Another part of the challenge was caused by the physics of the extreme events themselves. On the track, an event like a motocross jump and landing might require eight or 10 meters of vertical motion. In the laboratory, we need to duplicate these events in less than a half-meter of vertical motion. Somehow we had to “shrink” these extreme riding events to make them fit within the practical limitations of simulation system design.
MTS has a long history of innovation in this area. Advanced control methods have been developed that can compress the time it takes to duplicate an event, which shifts the frequency of the motion and consequently reduces the motion required. MTS’s “long stroke” vehicle simulators, which have the most motion capacity for structural simulation in the world, still require techniques like this to simulate large events like slalom maneuvers.

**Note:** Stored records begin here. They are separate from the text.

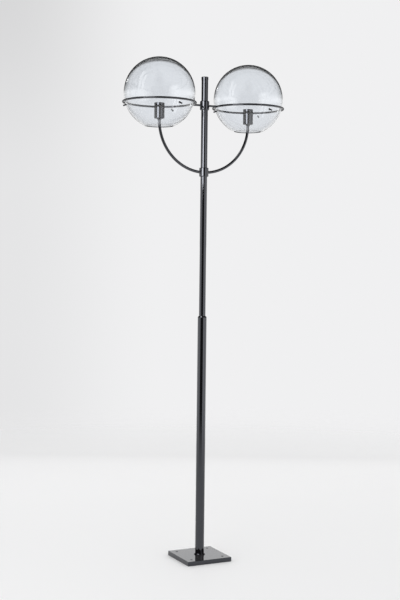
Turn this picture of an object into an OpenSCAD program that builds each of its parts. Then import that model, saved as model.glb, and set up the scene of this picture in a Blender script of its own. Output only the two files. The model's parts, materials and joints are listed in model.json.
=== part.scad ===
// Floor lamp with two clear globes: a stepped black pole on a square plate,
// two quarter-round arms that end in lampholders, and two rings that carry the globes.
// Units are mm. Z is up, the origin is under the middle of the plate, the arms lie along X.
// Left means the -X side.

/* [Base] */
// side of the square base plate
plate_side = 240; // [200:5:320]
// thickness of the base plate
plate_t = 22; // [14:1:30]
// distance from the plate's edges to the bolt holes
hole_edge = 34; // [25:1:45]
// diameter of the bolt holes
hole_d = 11; // [7:0.5:14]
// diameter of the cable hole in the middle of the plate
cable_hole_d = 20; // [12:1:26]
// width of the ring round the foot of the pole
foot_ring_w = 5; // [3:0.5:10]
// height of the ring round the foot of the pole
foot_ring_h = 6; // [4:0.5:12]

/* [Pole] */
// outside diameter of the lower tube
lower_d = 45; // [42:1:60]
// wall of the lower tube
lower_wall = 2.5; // [2:0.25:3]
// length of the lower tube
lower_len = 1196; // [900:10:1400]
// height of the turned shoulder above the lower tube
shoulder_h = 8; // [6:0.5:14]
// depth of the reducer inside the lower tube
reducer_depth = 90; // [60:5:140]
// outside diameter of the upper tube
upper_d = 33; // [30:1:34]
// wall of the upper tube
upper_wall = 2; // [1.5:0.25:2.5]
// height of the pole above the shoulder
upper_show = 1191; // [1000:10:1300]
// height of the cap on the pole
cap_h = 15; // [10:1:25]
// thickness of the cap
cap_wall = 1; // [0.8:0.1:2]

/* [Collars] */
// diameter of the two collars
collar_d = 46; // [43:1:54]
// height of the two collars
collar_h = 44; // [34:1:50]
// rounding of the collars' edges
collar_edge = 3; // [1:0.5:4]
// distance from the top of the pole to the middle of the upper collar
top_to_ring = 142; // [110:1:180]
// diameter of the set screws
screw_d = 6; // [5:1:6]

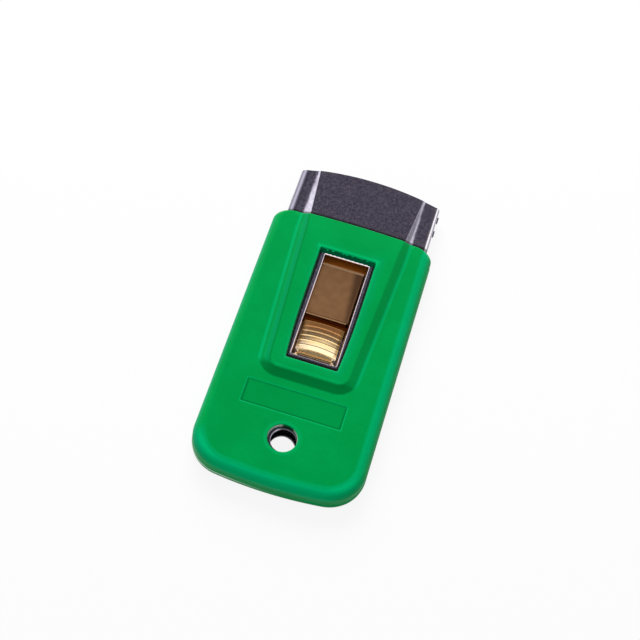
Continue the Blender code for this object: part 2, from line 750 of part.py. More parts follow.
# Thumb tongue
def pad_rise(y):
    """Height of the smooth pad above the flat tongue: up over the heel, to a peak, then level to the front."""
    start = along(PAD_START)
    length = PAD_END - PAD_START
    if y <= start:
        return 0.0
    if y < start + PAD_HEEL:
        return PAD_HEEL_RISE * (y - start) / PAD_HEEL
    share = (y - start - PAD_HEEL) / (length * PAD_PEAK_SHARE - PAD_HEEL)
    share = min(share, 1.0)
    return PAD_HEEL_RISE + (PAD_TOP_RISE - PAD_HEEL_RISE) * math.sin(share * math.pi / 2)


def build_tongue(look):
    start = along(TONGUE_START)
    pad = along(PAD_START)
    end = along(PAD_END)
    heel = pad + PAD_HEEL
    rows = [(start, 0.0), (pad, 0.0), (heel, 0.0)]
    ribs = int((end - heel) / RIB_PITCH)
    first = end - ribs * RIB_PITCH
    for rib in range(ribs):
        for share, lift in zip(RIB_PLACE_SHARES, RIB_LIFT_SHARES):
            rows.append((first + (rib + share) * RIB_PITCH, lift * RIB_HEIGHT))
    rows.append((end, 0.0))
    tops = []
    unders = []
    for y, rib in rows:
        blend = min(max((y - heel) / (end - heel), 0.0), 1.0)
        for step in range(PAD_ACROSS_COUNT + 1):
            side = 2 * step / PAD_ACROSS_COUNT - 1
            x = CASE_OFF_CENTRE + TONGUE_HALF * side
            shape = side * side
            rise = pad_rise(y)
            crown = PAD_CROWN * shape * min(rise / PAD_HEEL_RISE, 1.0)
            fade = min(rise / PAD_HEEL_RISE, 1.0) * min(1.0, (end - y) / RIB_PITCH)
            moved = y - PAD_BULGE * shape * fade * min(1.0, blend * ribs)
            level = rise - crown
            tops.append((x, moved, TONGUE_TOP_Z + level + rib))
            unders.append((x, moved, TONGUE_UNDER_Z + level))
    width = PAD_ACROSS_COUNT + 1
    count = len(tops)
    faces = []
    for row in range(len(rows) - 1):
        for step in range(PAD_ACROSS_COUNT):
            a = row * width + step
            quad = [a, a + 1, a + width + 1, a + width]
            faces.append(quad)
            faces.append([count + index for index in reversed(quad)])
    rim = [step for step in range(width)]
    rim += [row * width + PAD_ACROSS_COUNT for row in range(1, len(rows))]
    rim += [(len(rows) - 1) * width + step for step in range(PAD_ACROSS_COUNT - 1, -1, -1)]
    rim += [row * width for row in range(len(rows) - 2, 0, -1)]
    for index, here in enumerate(rim):
        after = rim[(index + 1) % len(rim)]
        faces.append([here, count + here, count + after, after])
    tongue = from_faces("thumb_tongue", tops + unders, faces)
    for x, y in rivet_places():
        outline = circle(x, y, RIVET_SHANK_RADIUS + PIECE_GAP, RIVET_STEPS)
        cut(tongue, prism("rivet_hole", outline, TONGUE_UNDER_Z - OVERRUN, TONGUE_TOP_Z + OVERRUN))
    return finish_piece(tongue, look, 20)


def build_rivet(name, x, y, look):
    under_top = CARRIAGE_UNDER_Z - SHEET_GAP
    over_under = TONGUE_TOP_Z + PIECE_GAP
    dome = RIVET_HEAD_RADIUS * RIVET_DOME_SHARE
    profile = [
        (dome, under_top - RIVET_HEAD),
        (RIVET_HEAD_RADIUS, under_top - RIVET_HEAD / 2),
        (RIVET_HEAD_RADIUS, under_top),
        (RIVET_SHANK_RADIUS, under_top),
        (RIVET_SHANK_RADIUS, over_under),
        (RIVET_HEAD_RADIUS, over_under),
        (RIVET_HEAD_RADIUS, over_under + RIVET_HEAD / 2),
        (dome, over_under + RIVET_HEAD),
    ]
    rings = [at_level(circle(x, y, radius, RIVET_STEPS), level) for radius, level in profile]
    return finish_piece(loft(name, rings), look)


for old in list(bpy.data.objects):
    bpy.data.objects.remove(old)

green = material("sleeve_green", (0.0, 0.34, 0.075), 0.45, 0.0)
steel = material("case_steel", (0.62, 0.60, 0.64), 0.22, 1.0)
brass = material("brass", (0.72, 0.48, 0.22), 0.25, 1.0)
razor = material("razor_steel", (0.60, 0.62, 0.65), 0.18, 1.0)

build_sleeve(green)
build_upper_case(steel)
build_lower_case(steel)
build_carriage(brass)
build_tongue(brass)
build_blade(razor)
build_blade_back(steel)
for rivet_name, (rivet_x, rivet_y) in zip(("tongue_rivet_left", "tongue_rivet_right"), rivet_places()):
    build_rivet(rivet_name, rivet_x, rivet_y, brass)
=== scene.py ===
"""Looks of the pocket scraper: green sleeve, steel case, brass carriage and thumb tongue, razor blade."""

import math
from collections import namedtuple

import bmesh
import bpy
import numpy as np
from mathutils import Matrix, Vector
from mathutils.geometry import delaunay_2d_cdt


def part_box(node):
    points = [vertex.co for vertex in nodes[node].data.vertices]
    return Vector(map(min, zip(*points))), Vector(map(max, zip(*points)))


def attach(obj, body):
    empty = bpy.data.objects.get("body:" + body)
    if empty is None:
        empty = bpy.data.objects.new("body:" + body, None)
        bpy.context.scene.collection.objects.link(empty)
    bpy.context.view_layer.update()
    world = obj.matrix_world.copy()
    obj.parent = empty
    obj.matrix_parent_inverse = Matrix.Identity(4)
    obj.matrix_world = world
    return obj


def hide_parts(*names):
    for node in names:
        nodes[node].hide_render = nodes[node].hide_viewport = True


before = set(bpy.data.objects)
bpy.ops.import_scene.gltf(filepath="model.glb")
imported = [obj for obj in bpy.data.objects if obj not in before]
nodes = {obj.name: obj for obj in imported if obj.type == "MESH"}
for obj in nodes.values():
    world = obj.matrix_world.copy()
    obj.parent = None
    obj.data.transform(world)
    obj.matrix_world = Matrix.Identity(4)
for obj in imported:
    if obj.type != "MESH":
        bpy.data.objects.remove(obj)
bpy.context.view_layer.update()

# Sizes in metres: X across, Y towards the mouth, Z up. The frame's own boxes give the outer ones.
sleeve_low, sleeve_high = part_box("grip_sleeve")
case_low, case_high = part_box("upper_case")
tongue_low, tongue_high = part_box("thumb_tongue")
REAR_Y = sleeve_low.y
NOSE_Y = case_high.y
SLEEVE_HALF = sleeve_high.x
CASE_MIDDLE = (case_low.x + case_high.x) / 2
CASE_HALF = (case_high.x - case_low.x) / 2
CASE_REAR_Y = case_low.y
MESH_WELD = 3e-6
SIDE_STEPS = 16
FRONT_STEPS = 60
CORNER_STEPS = 12
BEND_STEPS = 8
CUT_LEVELS = (0.001, 0.007)

# Sleeve
SLEEVE_TOP_Z = 0.0070
SLEEVE_FRONT_Y = sleeve_high.y
SLEEVE_FRONT_BOW = 0.0007
SLEEVE_FRONT_CORNER = 0.0032
SLEEVE_REAR_CORNER = 0.0105
SLEEVE_REAR_BOW = 0.1200
SLEEVE_TOP_ROUND = 0.0028
SLEEVE_UNDER_ROUND = 0.0018
SLEEVE_FLOOR_Z = 0.0011
SLEEVE_ROOF_Z = 0.0059
SLEEVE_LIP = 0.00045
FRONT_LIP = 0.00030
FRONT_LIP_FADE = 0.0015
HOLE_LIP = 0.00045
WINDOW_CORNER = 0.00035
PIT_Z = 0.0063
CAVITY_GAP = 0.0003
CAVITY_PAST = 0.001
CAVITY_LINE_STOP = 0.0002
PARTING_Z = 0.0021
PARTING_RIDGE = 0.00014
PARTING_HALF = 0.00022

# Flash round the sleeve's window; a wave has radians per metre along X and along Y, and a share
FLASH_FRONT = 0.0010
FLASH_SIDE = 0.00028
FLASH_BITE = 0.0001
FLASH_FADE = 0.0004
FLASH_SINK = 0.0002
FLASH_CLEAR = 0.00006
RAGGED = 0.00007
RAGGED_WAVES = ((9100, 5300, 1.0), (4100, -7700, 1.0), (21000, -17000, 0.6))

# Raised panel, as half widths of its level top at places along Y
PANEL_RAISE = 0.0010
PANEL_REAR_Y = -0.0189
PANEL_REAR_HALF = 0.0113
PANEL_REAR_CORNER = 0.0028
PANEL_WAIST = (0.0133, 0.0166)
PANEL_RAMP = (0.0139, 0.0288)
PANEL_RAMP_SOFT = 0.0006
PANEL_TIP = (0.0161, 0.0521)
PANEL_TIP_RAISE = 0.00022
PANEL_PAST_TIP = 0.02
FRAME_MIDDLE = 0.0003
FRAME_SLOPE = 1 / 2.9
FRAME_SOFT = 0.00025
FRAME_HOLLOW = 1.2
FRAME_LINE_HALF = 0.0150
STEEL_SLOPE = 1 / 3.0
STEEL_SOFT = 0.00012
STEEL_LINE_HALF = 0.0175

# Windows, hole and name plate recess: middle and half sizes or radius
SLEEVE_WINDOW = (CASE_MIDDLE + 0.0001, 0.00425, 0.0083, 0.01925)
WINDOW_NARROWS = 0.11
STEEL_WINDOW = (CASE_MIDDLE + 0.00015, 0.00475, 0.00655, 0.01765)
STEEL_WINDOW_CORNER = 0.0002
SLEEVE_HOLE = (-0.0004, -0.0392, 0.0040)
STEEL_HOLE = (0.0, -0.0392, 0.0035)
PLATE = (-0.00045, -0.02815, 0.0142, 0.00375)
PLATE_DEPTH = 0.00013
PLATE_WALL = 0.00010
PLATE_LOOP_SHARES = (-3.0, -1.0, -0.6, -0.2, 0.2, 0.6, 1.0, 3.0)

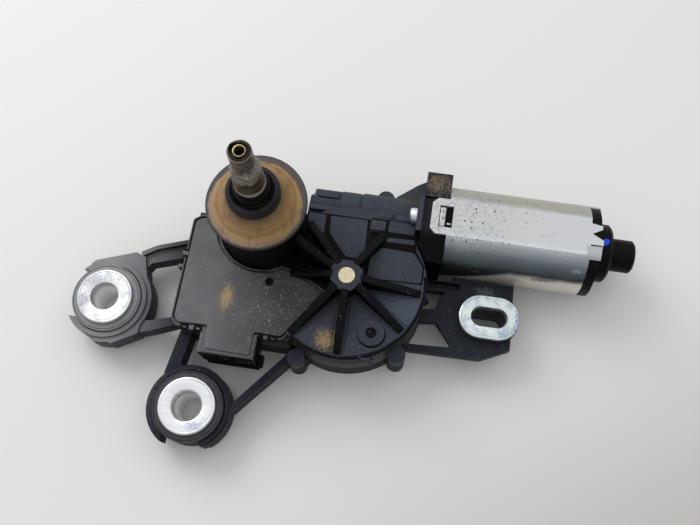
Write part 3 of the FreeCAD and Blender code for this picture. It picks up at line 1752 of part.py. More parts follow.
def brush_spring(low, high, side):
    """A coil spring behind one brush, as a wire along Y."""
    wire = 0.25
    coil = size("brush_width").value / 2 - wire - 0.1
    turns_count = 3
    height = high - low - 2 * wire
    path = Part.makeHelix(height / turns_count, height, coil)
    section = Part.makeCircle(wire, FreeCAD.Vector(coil, 0, 0), FreeCAD.Vector(0, 1, 0))
    coil_shape = Part.Wire(path).makePipeShell([Part.Wire(section)], True, True)
    coil_shape.translate(FreeCAD.Vector(0, 0, low + wire))
    coil_shape.rotate(FreeCAD.Vector(0, 0, 0), FreeCAD.Vector(1, 0, 0), -90 * side)
    return coil_shape


spring_end = (size("flange_cavity") - gap - 0.8).value
node("brush_springs", fuse(*(
    place(built(brush_spring(brush_high.value, spring_end, side)), brush_x, motor_y, motor_z)
    for side in (1, -1)
)))

# Screws that hold the motor flange, with round heads, one above and one below the shaft
motor_head = size("motor_screw_head")
motor_screw_end = motor_head + size("motor_screw_length")
node("motor_screws", fuse(*(
    turned(
        [
            (0, 0),
            (motor_head_radius - 0.6, 0),
            (motor_head_radius, 0.8),
            (motor_head_radius, motor_head),
            (size("motor_screw_radius"), motor_head),
            (size("motor_screw_radius"), motor_screw_end),
            (0, motor_screw_end),
        ],
        motor_screw_start - motor_head, motor_y, z, along_motor=True,
    )
    for z in motor_screw_z
)))

document.recompute()
faults = [
    f"{item.Label}: {item.State}" for item in document.Objects
    if "Invalid" in item.State or "Error" in item.State
]
for name, item in pieces.items():
    if item.Shape.isNull() or not item.Shape.isValid():
        faults.append(f"{name}: no valid shape")
if faults:
    raise SystemExit("\n".join(faults))
for name, item in pieces.items():
    item.Shape.exportStep(f"parts/{name}.step")
    spread = item.Shape.BoundBox
    print(
        f"{name}: {len(item.Shape.Solids)} solid, {item.Shape.Volume:.0f} mm3, "
        f"x {spread.XMin:.1f} to {spread.XMax:.1f}, y {spread.YMin:.1f} to {spread.YMax:.1f}, "
        f"z {spread.ZMin:.1f} to {spread.ZMax:.1f}"
    )
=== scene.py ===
"""Looks of a rear wiper motor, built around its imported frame.

Sizes in the classes are millimetres in the frame of the part: X runs along the motor towards its
end cap, Z along the output shaft towards its tip, and the origin is on that shaft's axis in the
plane of the back.
"""

import logging
import math
from dataclasses import dataclass, field
from enum import Enum
from typing import Callable, Optional, Sequence, Union

import bmesh
import bpy
from mathutils import Matrix, Vector, noise


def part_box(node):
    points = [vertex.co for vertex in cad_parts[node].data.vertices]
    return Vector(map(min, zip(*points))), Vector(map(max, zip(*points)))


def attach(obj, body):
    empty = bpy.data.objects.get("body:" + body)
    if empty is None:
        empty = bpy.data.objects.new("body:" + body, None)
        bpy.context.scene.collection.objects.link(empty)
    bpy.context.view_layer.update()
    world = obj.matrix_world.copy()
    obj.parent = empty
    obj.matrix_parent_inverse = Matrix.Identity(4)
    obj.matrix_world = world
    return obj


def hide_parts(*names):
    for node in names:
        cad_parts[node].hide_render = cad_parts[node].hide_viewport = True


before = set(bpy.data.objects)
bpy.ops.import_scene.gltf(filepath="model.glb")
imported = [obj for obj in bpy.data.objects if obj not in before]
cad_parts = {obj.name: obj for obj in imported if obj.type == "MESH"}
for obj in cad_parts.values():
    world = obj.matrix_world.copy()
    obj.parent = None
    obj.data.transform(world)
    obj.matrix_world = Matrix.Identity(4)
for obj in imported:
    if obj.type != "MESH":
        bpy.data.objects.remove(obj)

LOG = logging.getLogger("wiper_motor")
MM = 0.001
Point2 = tuple[float, float]
Point3 = tuple[float, float, float]
Sides = tuple[float, float, float, float]
Colour = tuple[float, float, float]
Socket = bpy.types.NodeSocket
Value = Union[float, Colour, Socket]


class Body(Enum):
    """The bodies of the frame that the modelled pieces ride on."""

    HOUSING = "housing"
    OUTPUT = "output"


class Along(Enum):
    """The direction that a turned piece's axis takes."""

    UP = "up"
    MOTOR = "motor"


# Node trees


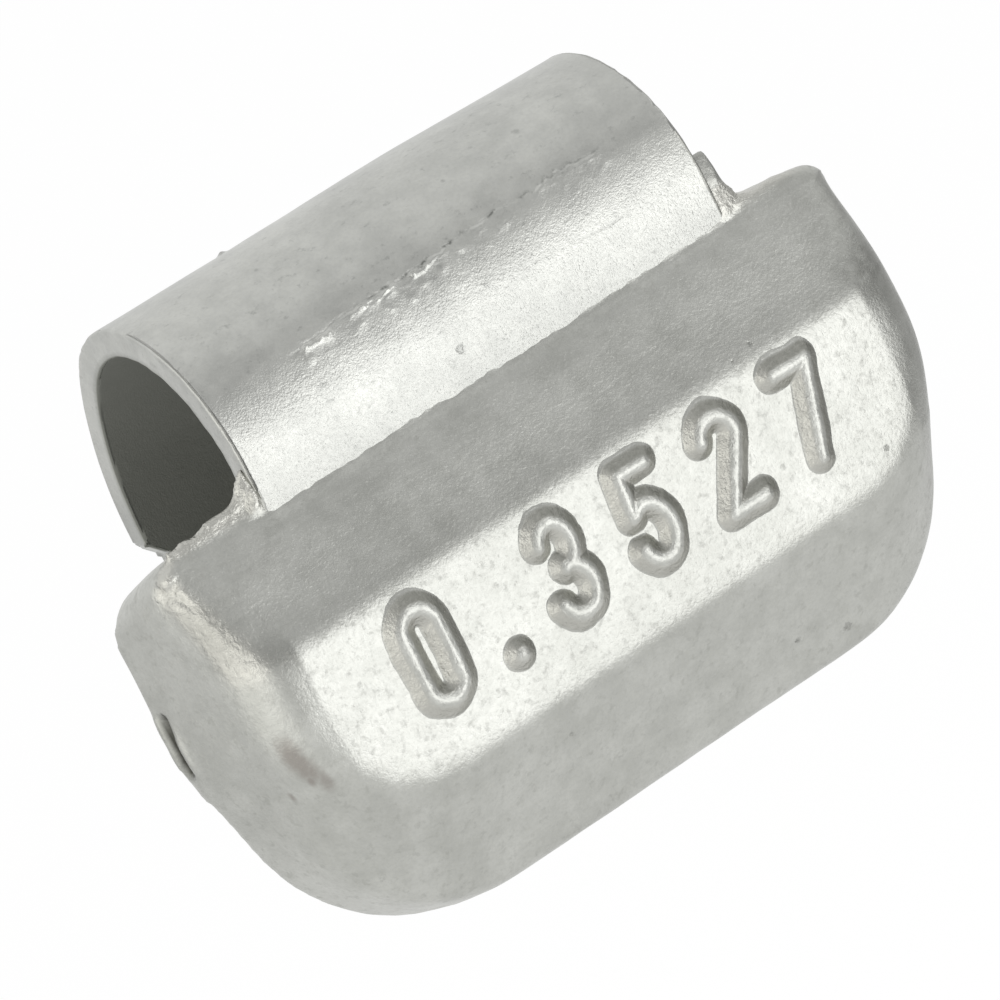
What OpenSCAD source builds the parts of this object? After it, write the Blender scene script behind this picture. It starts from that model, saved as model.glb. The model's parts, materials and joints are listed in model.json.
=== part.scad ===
// Clip-on wheel balance weight: a cast zinc body with a sprung steel clip cast into its top.
// X runs along the rim, -Y is the marked front face, +Z is up towards the rim's edge.
// The origin is the axis of the clip's arch, midway along the clip.

/* [Clip] */
// Thickness of the spring strip
strip_t = 0.85; // [0.5:0.05:1.2]
// Width of the strip, along the rim
strip_w = 16.2; // [10:0.1:19]
// Inner radius of the arch that goes over the rim's edge
arch_r = 3.5; // [2.8:0.1:5]
// Height of the arch's axis above the line where the front leg leaves the body
arch_rise = 1.3; // [0.5:0.1:3]
// Angle that the arch turns from the front leg before the free leg opens out, degrees
arch_turn = 135; // [110:5:160]
// Inner radius of the free leg's slow curve
leg_r = 6.85; // [5.5:0.05:10]
// Angle that the free leg's curve turns, degrees
leg_turn = 56; // [40:1:65]
// How far each side of the free leg's tip is set in
tip_inset = 0.55; // [0.2:0.05:2]
// Length of the free leg's tip below its sloping shoulders
tip_len = 0.8; // [0.4:0.1:1.5]
// How deep the foot goes into the casting
foot_depth = 6; // [4:0.5:8]
// Diameter of the anchor holes in the foot
anchor_d = 2.4; // [1.5:0.1:3]
// Distance between the anchor holes
anchor_gap = 8; // [4:0.5:10]

/* [Casting] */
// Length of the casting at its back face
body_len = 24.9; // [22:0.1:40]
// Height of the upper sloping face, above the marked face
upper_h = 3.45; // [2.5:0.05:5]
// Height of the marked face
face_h = 4.9; // [4:0.05:8]
// Height of the lower sloping face, below the marked face
lower_h = 4.5; // [3:0.05:6]
// How far the marked face stands ahead of the clip's front leg
face_out = 1.8; // [1.2:0.05:3]
// How far the upper edge is set back behind the clip's front surface
edge_back = 0.2; // [0.1:0.05:0.6]
// How far the lower edge is set back behind the marked face
lower_set = 2.4; // [1.5:0.05:3.5]
// Depth from the clip's front surface to the casting's back face
back_out = 3.25; // [2.5:0.05:5]
// Drop of the top towards the back, where the rim's edge sits
seat_drop = 1; // [0.5:0.1:2]
// Draft of the ends and of the underside, degrees
draft = 12; // [4:1:15]
// Radius between the marked face and the ends
end_round = 1.7; // [1:0.1:2]
// Radius of the marked face's lower corners
face_corner = 3; // [2:0.05:3.5]
// Radius of the casting's lower left corner, seen from the front
foot_corner_l = 5.4; // [3:0.1:6]
// Radius of the casting's lower right corner, seen from the front
foot_corner_r = 5; // [3:0.1:6]
// How far the ends narrow below their shoulders
foot_inset = 0.5; // [0.3:0.1:2]
// Radius of the shoulders on the ends
shoulder_round = 4; // [2:0.1:5]
// Height of the shoulders below the marked face's upper edge
shoulder_drop = 1.5; // [0.5:0.1:2.5]
// Radius of the casting's upper corners
top_corner = 0.8; // [0.4:0.05:1.2]
// Radius of the back face's upper corners
back_corner = 1.4; // [0.8:0.1:2]
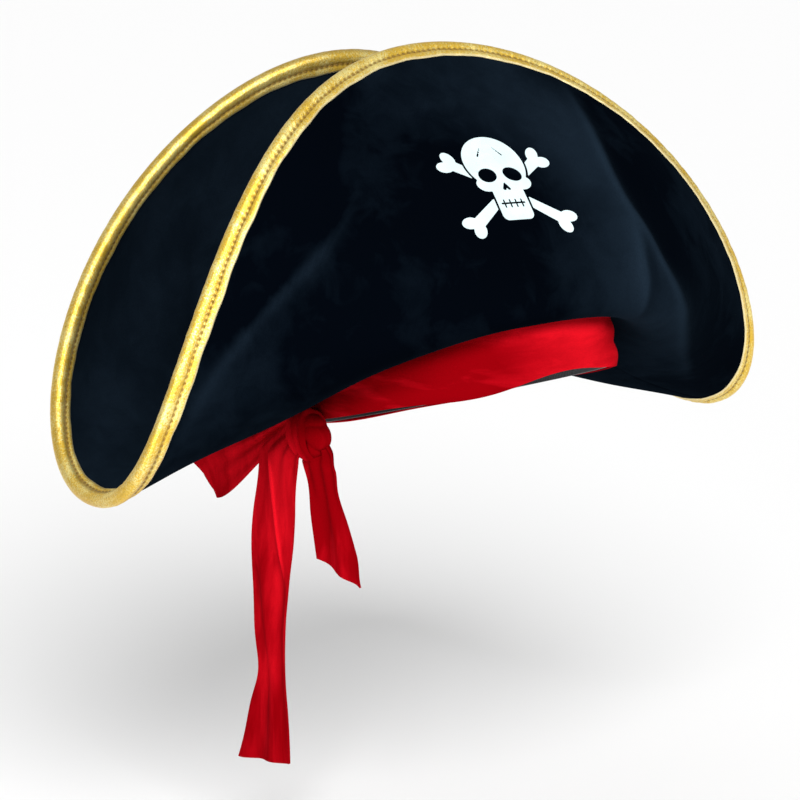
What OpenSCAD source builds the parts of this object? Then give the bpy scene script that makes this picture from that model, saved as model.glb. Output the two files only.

“Jump” simulation is a different challenge, however. Although the vehicle’s wheels are used to generate and absorb launch and landing loads, it is gravity acting on the entire vehicle chassis that returns it back onto the track. To get the reduced chassis motion required without using the suspension to pull it back into position, the chassis motion needed to be controlled directly.
Q: What solution has MTS developed?
Fricke: The active rider/restraint design team, led by Paul Carroll, engineered an innovative actuator mechanism that attaches directly to the motorcycle or ATV. The fixture allows rider loads to be introduced into the chassis, yet can also be used as required to restrain and position the chassis in order to simulate extreme off-road maneuvers. Blending the system control requirements to get the best combination of rider loads and modified chassis motion was my responsibility.
Vertical foot-peg loads are applied from below the vehicle, and handlebar loads are applied at an optimized angle via an adjustable H-frame assembly. On the track, instrumented components are strain-gauged to measure the handlebar and foot-peg loads. We then use RPC® (Remote Parameter Control) software to reproduce these forces in the laboratory via the active rider mechanism. For motorcycle applications, the control system also applies differential foot-peg forces to hold the vehicle in an upright position. The current design also makes it possible to add or substitute a seat input as well. Even though a rider can be seated at times on a motocross course, the foot-pegs and handlebars see the most significant loading during the large impact events.
The foot-peg attachments actually serve a dual role. Along with a forward vertical chassis attachment, they are also used as the attachments for the active restraint system. When simulating a jump event, the normal simulation control will begin to require vehicle motion that exceeds the physical capacity of the simulator. We’ve developed a control method that anticipates this, and switches control of the foot-peg and front vertical inputs from “rider” mode to “restraint” mode.
For example, when simulating the vehicle launch, the restraint system will become active, and use low-frequency loads at the attachments to catch, carry and pull the chassis into the correct position. To duplicate landing loads, the system will then switch back to controlling the rider forces on the foot-pegs. The idea is to have the restraint system active only when required and only at low frequencies. Most of the time, and at higher frequencies, just rider loads are generated.
Q: How will vehicle test labs benefit from applying active rider/restraint technology?
Fricke: For off-road vehicles, jumps are some of the most damaging events a vehicle will ever see. The addition of the active rider/restraint to a simulator can significantly improve the accuracy of jump simulation. Even for less severe simulation, test engineers have been struggling with the limitations of passive rider dynamics. Unfortunately, a human is not passive; he is constantly changing the way he couples and decouples his mass to the vehicle chassis, and oftentimes two different riders will load a vehicle very differently, even for the same sequence of events on the test track. The active rider technology allows the test engineer to simulate both riders without physically changing the simulated rider mechanism, as would have been done with previous passive solutions.
In general, lab simulation aids understanding of complex component loading and chassis dynamics. For extreme events such as a motocross jump, it can be a huge benefit when compared to dangerous, expensive and non-repeatable tests on a track or race course. Now, thanks to the new active rider/restraint technology, motorcycle and ATV manufacturers can realize the same benefits of laboratory simulation that the automotive industry has enjoyed for years.